_Data rows_.
------------
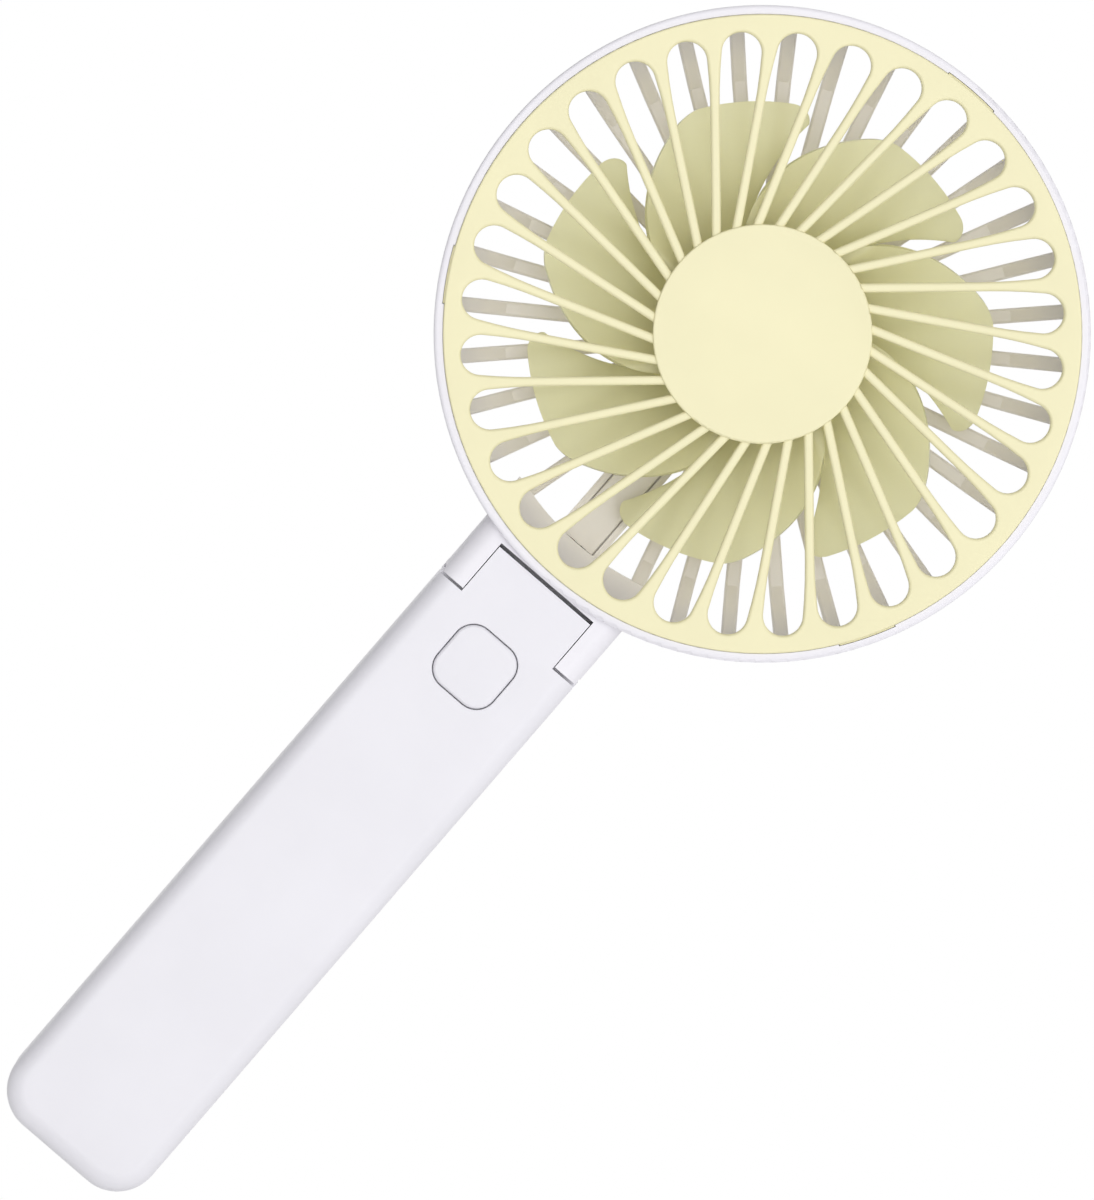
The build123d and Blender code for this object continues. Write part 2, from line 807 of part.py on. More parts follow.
def make_button():
    outer_wall_inside = wall - handle_depth / 2
    flange_front = outer_wall_inside + fine_fit
    flange_back = flange_front + flange_thickness
    with BuildPart() as button:
        with BuildSketch(handle_face(flange_front)):
            with Locations((0, button_z)):
                RectangleRounded(button_size, button_size, button_corner)
        extrude(amount=flange_front + handle_depth / 2 + button_rise)
        fillet(button.faces().sort_by(Axis.Y)[0].edges(), button_round)
        with BuildSketch(handle_face(flange_back)):
            with Locations((0, button_z)):
                RectangleRounded(
                    button_size + 2 * flange_overlap,
                    button_size + 2 * flange_overlap,
                    button_corner + flange_thickness,
                )
        extrude(amount=flange_back - flange_front)
        with BuildSketch(handle_face(button_boss_back)):
            with Locations((0, button_z)):
                Circle(button_boss_radius)
        extrude(amount=flange_back - flange_front)
    save(button.part, "power_button")

    with BuildPart() as plunger:
        with BuildSketch(handle_face(plunger_back)):
            with Locations((0, button_z)):
                Circle(plunger_radius)
        extrude(amount=plunger_back - button_boss_back)
    save(plunger.part, "switch_plunger")


def make_board():
    screw_tip_y = -7.6
    board_screw_radius = 0.75
    board_screw_head = 1.5
    chip_size = (4.9, 1.6, 3.9)
    small_part_depth = 1.2
    small_parts = ((-4.6, 46.5, 1.6), (-4.6, 43.8, 1.6), (-7.4, 45.2, 1.3), (-1.5, 41.0, 1.6))
    capacitor_radius = 2.0
    capacitor_length = 2.8
    plunger_recess = 3.0
    with BuildPart() as board:
        with BuildSketch(handle_face(board_back)):
            with Locations((0, (board_low + board_high) / 2)):
                Rectangle(2 * board_half, board_high - board_low)
            with Locations(*board_posts):
                Circle(0.95, mode=Mode.SUBTRACT)
        extrude(amount=board_back - board_front)
    save(board.part, "circuit_board")

    with BuildPart() as switch:
        with BuildSketch(handle_face(board_front)):
            with Locations((0, button_z)):
                Rectangle(switch_size, switch_size)
        extrude(amount=board_front - switch_front)
        with BuildSketch(handle_face(switch_front + 1.9)):
            with Locations((0, button_z)):
                Circle(plunger_radius + 2 * fine_fit)
        extrude(amount=plunger_recess, mode=Mode.SUBTRACT)
    save(switch.part, "tact_switch")

    with BuildPart() as screws:
        for x, z in board_posts:
            with BuildSketch(handle_face(board_back)):
                with Locations((x, z)):
                    Circle(board_screw_radius)
            extrude(amount=board_back - screw_tip_y)
            with BuildSketch(handle_face(board_back)):
                with Locations((x, z)):
                    Circle(board_screw_head)
            extrude(amount=-1.0)
    save(screws.part, "board_screws")

    with BuildPart() as chips:
        with Locations((0.5, board_back + chip_size[1] / 2, 45.6)):
            Box(*chip_size)
    save(chips.part, "control_chip")

    with BuildPart() as passives:
        for x, z, width in small_parts:
            with Locations((x, board_back + small_part_depth / 2, z)):
                Box(width, small_part_depth, 0.9)
        with Locations((-5.0, board_back + capacitor_length / 2, 40.0)):
            Cylinder(capacitor_radius, capacitor_length, rotation=(90, 0, 0))
    save(passives.part, "board_components")


def make_port():
    shell_thickness = 0.3
    back_wall = 0.8
    blade_length = 5.2
    inner_x = handle_width / 2 - shell_thickness - port_depth
    with BuildPart() as port:
        with BuildSketch(Plane.YZ.offset(inner_x)):
            with Locations((port_y, port_z)):
                RectangleRounded(port_height, port_width, port_height / 2 - 0.01)
        extrude(amount=port_depth)
        with BuildSketch(Plane.YZ.offset(inner_x + back_wall)):
            with Locations((port_y, port_z)):
                RectangleRounded(
                    port_height - 2 * shell_thickness,
                    port_width - 2 * shell_thickness,
                    port_height / 2 - shell_thickness - 0.01,
                )
        extrude(amount=port_depth, mode=Mode.SUBTRACT)
    save(port.part, "charging_port")

    with BuildPart() as blade:
        with Locations((inner_x + back_wall + blade_length / 2, port_y, port_z)):
            Box(blade_length, 0.7, 6.6)
        fillet(blade.edges().filter_by(Axis.Y).group_by(Axis.X)[-1], edge_break)
    save(blade.part, "port_contact_blade")


def make_battery():
    cell_high = cell_low + cell_length
    cell_edge = 0.8
    with BuildPart() as cell:
        with BuildSketch(Plane.XY.offset(cell_low)):
            Circle(cell_radius)
        extrude(amount=cell_length)
        fillet(cell.edges().filter_by(GeomType.CIRCLE), cell_edge)
    save(cell.part, "battery_cell")

    with BuildPart() as wrap:
        with BuildSketch(Plane.XY.offset(cell_low + 1)):
            Circle(cell_radius + wrap_thickness)
            Circle(cell_radius, mode=Mode.SUBTRACT)
        extrude(amount=cell_length - 2)
    save(wrap.part, "battery_wrap")

    with BuildPart() as strips:
        for z in (cell_low - strip_thickness / 2, cell_high + strip_thickness / 2):
            with Locations((0, 0, z)):
                Box(5.0, 13.0, strip_thickness)
    save(strips.part, "battery_strips")


def make_shell_screws():
    head_back = handle_depth / 2 - 0.6
    head_front = handle_depth / 2 - shell_screw_sink
    screw_tip_y = -6.0
    cross_length = 2.2
    cross_width = 0.5
    with BuildPart() as screws:
        with BuildSketch(handle_face(head_front)):
            with Locations(*shell_screws_at):
                Circle(screw_radius)
        extrude(amount=head_front - screw_tip_y)
        with BuildSketch(handle_face(head_back)):
            with Locations(*shell_screws_at):
                Circle(screw_head_radius)
        extrude(amount=head_back - head_front)
        with BuildSketch(handle_face(head_back)):
            with Locations(*shell_screws_at):
                Rectangle(cross_length, cross_width)
                Rectangle(cross_width, cross_length)
        extrude(amount=0.8, mode=Mode.SUBTRACT)
    save(screws.part, "shell_screws")

    head_back = housing_back - 0.4
    head_front = housing_back - 1.4
    with BuildPart() as screws:
        with BuildSketch(fan_face(head_front)):
            with Locations((-motor_screw_x, 0), (motor_screw_x, 0)):
                Circle(screw_radius)
        extrude(amount=head_front - end_cap_front)
        with BuildSketch(fan_face(head_back)):
            with Locations((-motor_screw_x, 0), (motor_screw_x, 0)):
                Circle(screw_head_radius)
        extrude(amount=head_back - head_front)
        with BuildSketch(fan_face(head_back)):
            with Locations((-motor_screw_x, 0), (motor_screw_x, 0)):
                Rectangle(cross_length, cross_width)
                Rectangle(cross_width, cross_length)
        extrude(amount=0.6, mode=Mode.SUBTRACT)
    save(screws.part, "motor_screws")


# ---------------------------------------------------------------- leads

def make_lead(name, points):
    """Round lead along straight runs joined by arcs as large as the runs allow."""
    corners = [Vector(*point) for point in points]
    runs = [after - before for before, after in zip(corners, corners[1:])]
    radii = []
    for before, after in zip(runs, runs[1:]):
        half_turn = radians(before.get_angle(after) / 2)
        radii.append(0.45 * min(before.length, after.length) / tan(half_turn))
    print(name, "bend radii", [round(radius, 1) for radius in radii])
    with BuildPart() as lead:
        with BuildLine():
            route = FilletPolyline(*points, radius=radii)
        with BuildSketch(Plane(route @ 0, z_dir=route % 0)):
            Circle(lead_radius)
        sweep()
    save(lead.part, name)


def make_leads():
    hinge_pass_y = 3.2                  # the leads pass the hinge pin this deep
    for name, side in (("motor_lead_red", -1), ("motor_lead_black", 1)):
        x = side * lead_x
        make_lead(
            name,
            [(x, lead_y, head_z - 10.1), (x, lead_y, head_z - 43.5),
             (x, hinge_pass_y, head_z - 47.6), (x, hinge_pass_y, neck_bottom - 0.1)],
        )
    for name, side in (("handle_lead_red", -1), ("handle_lead_black", 1)):
        x = side * lead_x
        make_lead(
            name,
            [(x, hinge_pass_y, tongue_top - 0.3), (x, hinge_pass_y, head_z - 57.0),
             (x, -3.0, head_z - 62.0), (x, -3.0, head_z - 65.0)],
        )
    make_lead(
        "battery_lead_red",
        [(0, -5.2, 27.0), (0, -5.2, 30.2), (0, -3.05, 33.8), (0, -3.05, 37.5)],
    )
    make_lead(
        "battery_lead_black",
        [(-2.0, -1.0, -38.95), (-9.2, -6.8, -39.2), (-10.6, -7.8, -34.0), (-10.6, -7.8, 22.5),
         (-5.4, -6.6, 28.4), (-4.4, -3.05, 33.9), (-4.4, -3.05, 37.5)],
    )


make_rear_housing()
make_front_grille()
make_channel_cover()
make_motor_case()
make_motor_contacts()
make_rotor()
make_impeller()
make_hinge()
make_front_shell()
make_rear_shell()
make_button()
make_board()
make_port()
make_battery()
make_shell_screws()
make_leads()
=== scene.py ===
import math

import bpy
from mathutils import Matrix, Vector


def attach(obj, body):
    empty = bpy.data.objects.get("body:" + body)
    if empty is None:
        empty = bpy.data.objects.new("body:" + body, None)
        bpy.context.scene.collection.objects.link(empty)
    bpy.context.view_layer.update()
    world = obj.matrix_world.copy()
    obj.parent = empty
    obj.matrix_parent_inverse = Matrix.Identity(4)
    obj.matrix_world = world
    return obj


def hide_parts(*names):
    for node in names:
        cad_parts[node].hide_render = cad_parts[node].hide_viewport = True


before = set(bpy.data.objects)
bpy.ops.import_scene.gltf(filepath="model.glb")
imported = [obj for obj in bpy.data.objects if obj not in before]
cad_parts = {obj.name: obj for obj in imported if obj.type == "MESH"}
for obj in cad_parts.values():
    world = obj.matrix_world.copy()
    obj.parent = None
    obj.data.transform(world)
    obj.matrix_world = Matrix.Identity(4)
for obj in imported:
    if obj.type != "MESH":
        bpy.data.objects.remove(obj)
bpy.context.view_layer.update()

# ---------------------------------------------------------------------------
# Motor case. A drawn can of zinc-plated steel, closed at the back by a moulded
# nylon cap that carries the brushes, with a sintered bronze bush at each end.
# ---------------------------------------------------------------------------


def new_material(name):
    """Material with an empty shader: gives the material, its nodes, its links and the shader."""
    material = bpy.data.materials.new(name)
    material.use_nodes = True
    nodes = material.node_tree.nodes
    return material, nodes, material.node_tree.links, nodes["Principled BSDF"]


def noise(nodes, links, scale, detail=3.0, stretch=(1, 1, 1)):
    """Noise on the piece's own coordinates, in features for each metre, stretched along an axis."""
    place = nodes.new("ShaderNodeTexCoord")
    mapping = nodes.new("ShaderNodeMapping")
    mapping.inputs["Scale"].default_value = stretch
    links.new(place.outputs["Object"], mapping.inputs["Vector"])
    texture = nodes.new("ShaderNodeTexNoise")
    texture.inputs["Scale"].default_value = scale
    texture.inputs["Detail"].default_value = detail
    links.new(mapping.outputs["Vector"], texture.inputs["Vector"])
    return texture


def two_tones(nodes, links, texture, dark, light, low=0.35, high=0.65):
    """Colour ramp between two tones, read from a texture."""
    ramp = nodes.new("ShaderNodeValToRGB")
    ramp.color_ramp.elements[0].position = low
    ramp.color_ramp.elements[0].color = list(dark) + [1]
    ramp.color_ramp.elements[1].position = high
    ramp.color_ramp.elements[1].color = list(light) + [1]
    links.new(texture.outputs["Fac"], ramp.inputs["Fac"])
    return ramp


def uneven_gloss(nodes, links, texture, shader, roughness, spread):
    """Roughness that wanders about its middle value with a texture."""
    gloss = nodes.new("ShaderNodeMapRange")
    gloss.inputs["To Min"].default_value = roughness - spread
    gloss.inputs["To Max"].default_value = roughness + spread
    links.new(texture.outputs["Fac"], gloss.inputs["Value"])
    links.new(gloss.outputs["Result"], shader.inputs["Roughness"])


def fine_relief(nodes, links, texture, shader, strength, distance):
    """Bump from a texture, its depth in metres."""
    bump = nodes.new("ShaderNodeBump")
    bump.inputs["Strength"].default_value = strength
    bump.inputs["Distance"].default_value = distance
    links.new(texture.outputs["Fac"], bump.inputs["Height"])
    links.new(bump.outputs["Normal"], shader.inputs["Normal"])


def metal(name, dark, light, roughness, stretch=(1, 1, 1), scale=900, relief=0.25):
    """Bare or plated metal with rolling or turning marks along one axis."""
    material, nodes, links, shader = new_material(name)
    marks = noise(nodes, links, scale, 4, stretch)
    ramp = two_tones(nodes, links, marks, dark, light)
    links.new(ramp.outputs["Color"], shader.inputs["Base Color"])
    uneven_gloss(nodes, links, marks, shader, roughness, 0.08)
    fine_relief(nodes, links, marks, shader, relief, 0.00002)
    shader.inputs["Metallic"].default_value = 1.0
    return material


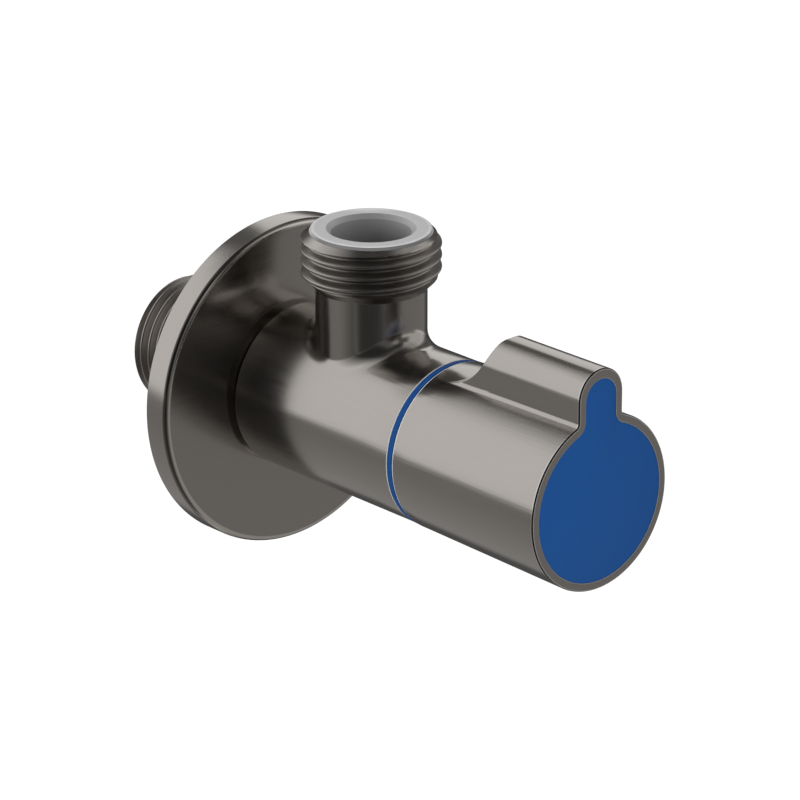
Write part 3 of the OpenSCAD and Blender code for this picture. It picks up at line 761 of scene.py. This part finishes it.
class Nodes:
    """A node tree, with short calls for the nodes that are used here."""

    def __init__(self, tree):
        self.tree = tree

    def add(self, kind, **values):
        """A new node; each value is a property of it, or else one of its inputs."""
        node = self.tree.nodes.new(kind)
        for key, value in values.items():
            if hasattr(node, key):
                setattr(node, key, value)
            else:
                node.inputs[key.replace("_", " ")].default_value = value
        return node

    def link(self, out, into):
        self.tree.links.new(out, into)

    def feed(self, value, into):
        """Gives an input a number, a colour or another node's output."""
        if isinstance(value, (int, float)):
            into.default_value = value
        elif isinstance(value, tuple):
            into.default_value = (*value, 1)
        else:
            self.link(value, into)

    def ramp(self, value, start, stop, low, high):
        """A value that goes evenly from low at start to high at stop, and stays there."""
        node = self.add("ShaderNodeMapRange", From_Min=start, From_Max=stop, To_Min=low, To_Max=high)
        self.link(value, node.inputs["Value"])
        return node.outputs["Result"]

    def spread(self, noise, low, high):
        """A noise's usual range, laid out from low to high."""
        return self.ramp(noise, 0.25, 0.75, low, high)

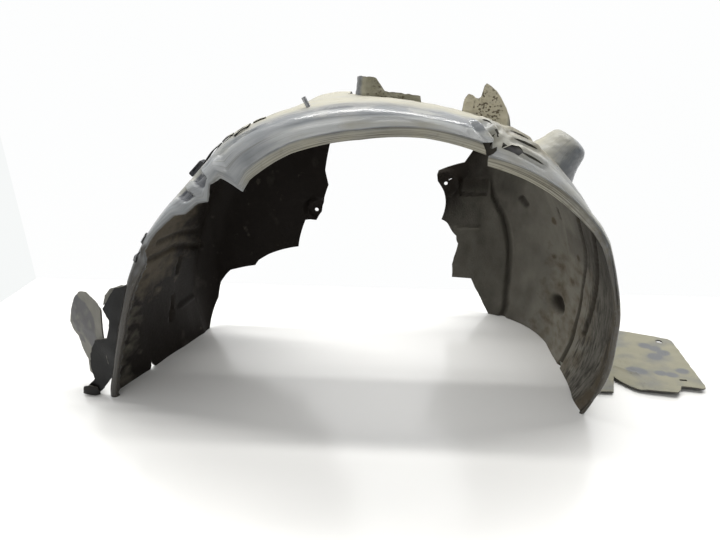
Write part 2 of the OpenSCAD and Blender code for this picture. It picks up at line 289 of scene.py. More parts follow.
def near_line(a, y, path, half):
    """1 on a line drawn through angles and depths, falling smoothly to 0 at half its width."""
    p = np.stack([np.asarray(a) * DEGREE, y], -1)
    line = np.array(path, float) * (DEGREE, 1)
    best = np.full(len(p), 1e9)
    for start, end in zip(line[:-1], line[1:]):
        way = end - start
        t = np.clip((p - start) @ way / (way @ way), 0, 1)
        best = np.minimum(best, np.linalg.norm(p - start - t[:, None] * way, axis=1))
    return ease(1 - best / half)


def near_spot(a, y, at, size):
    """1 in the middle of an oval at an angle and depth, 0 outside its half sizes in millimetres."""
    d = np.hypot((a - at[0]) * DEGREE / size[0], (y - at[1]) / size[1])
    return ease(1 - d)


def resample(corners, step, rough=0, seed=1, closed=True):
    """Points at even steps along an outline, shifted a little sideways where it is rough."""
    corners = np.array(corners, float)
    ends = np.roll(corners, -1, axis=0) if closed else corners[1:]
    out = []
    for start, end in zip(corners, ends):
        count = max(1, int(round(np.linalg.norm(end - start) / step)))
        out.extend(start + (end - start) * i / count for i in range(count))
    if not closed:
        out.append(corners[-1])
    out = np.array(out)
    if rough:
        out = out + rough * np.stack([ripple(out, 9, seed), ripple(out, 7, seed + 1)], -1)
    return out


def inside(points, loop):
    """Whether each point lies inside a closed loop."""
    result = np.zeros(len(points), bool)
    x, y = points.T
    for (x0, y0), (x1, y1) in zip(loop, np.roll(loop, -1, axis=0)):
        if y0 != y1:
            crosses = (y0 > y) != (y1 > y)
            result ^= crosses & (x < x0 + (x1 - x0) * (y - y0) / (y1 - y0))
    return result


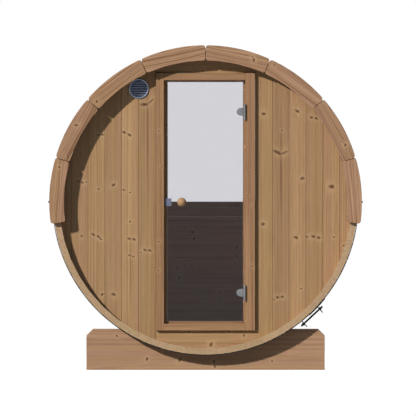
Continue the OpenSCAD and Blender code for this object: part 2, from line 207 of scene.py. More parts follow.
def blend(factor, a, b):
    """From colour a to colour b as the factor goes from 0 to 1."""
    return signal(factor.tree, "Mix", {0: factor, 6: a, 7: b}, 2, data_type="RGBA")


print("node tools ready")

# %% [markdown]
# ## Sky and floor
#
# What the camera sees directly, in a reflection or through glass is plain white. Light that a
# rough surface has scattered first meets the weak blue sky instead, or a white sky would shine
# into the cabin. The floor is a plain pale sheet that runs far past the cabin. Seen directly it
# also glows a little, so it meets the background without an edge and keeps the cabin's shadow.

# %% Paint the sky and lay the floor
SKY, WHITE = (0.072, 0.122, 0.186, 1), (1, 1, 1, 1)
FLOOR_GREY, FLOOR_GLOW = (0.34, 0.34, 0.34, 1), 0.82


def seen_directly(tree):
    """1 for rays that no rough surface has scattered, and 0 for the others."""
    path = node(tree, "LightPath").outputs
    camera_ray, glossy, through = [
        Signal(tree, path[f"Is {kind} Ray"]) for kind in ("Camera", "Glossy", "Transmission")]
    direct = calc("MAXIMUM", calc("MAXIMUM", camera_ray, glossy), through)
    return direct * (Signal(tree, path["Diffuse Depth"]) < 0.5)


def material(name):
    made = bpy.data.materials.new(name)
    made.use_nodes = True
    made.node_tree.nodes.clear()
    return made, made.node_tree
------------
_Objective_. What is wanted is an exact copy of the lines from the line containing "make_rear_housing()" to the line containing "bpy.data.objects.remove(obj)", both lines included, and of no other line.

_Full answer_.
make_rear_housing()
make_front_grille()
make_channel_cover()
make_motor_case()
make_motor_contacts()
make_rotor()
make_impeller()
make_hinge()
make_front_shell()
make_rear_shell()
make_button()
make_board()
make_port()
make_battery()
make_shell_screws()
make_leads()
=== scene.py ===
import math

import bpy
from mathutils import Matrix, Vector


def attach(obj, body):
    empty = bpy.data.objects.get("body:" + body)
    if empty is None:
        empty = bpy.data.objects.new("body:" + body, None)
        bpy.context.scene.collection.objects.link(empty)
    bpy.context.view_layer.update()
    world = obj.matrix_world.copy()
    obj.parent = empty
    obj.matrix_parent_inverse = Matrix.Identity(4)
    obj.matrix_world = world
    return obj


def hide_parts(*names):
    for node in names:
        cad_parts[node].hide_render = cad_parts[node].hide_viewport = True


before = set(bpy.data.objects)
bpy.ops.import_scene.gltf(filepath="model.glb")
imported = [obj for obj in bpy.data.objects if obj not in before]
cad_parts = {obj.name: obj for obj in imported if obj.type == "MESH"}
for obj in cad_parts.values():
    world = obj.matrix_world.copy()
    obj.parent = None
    obj.data.transform(world)
    obj.matrix_world = Matrix.Identity(4)
for obj in imported:
    if obj.type != "MESH":
        bpy.data.objects.remove(obj)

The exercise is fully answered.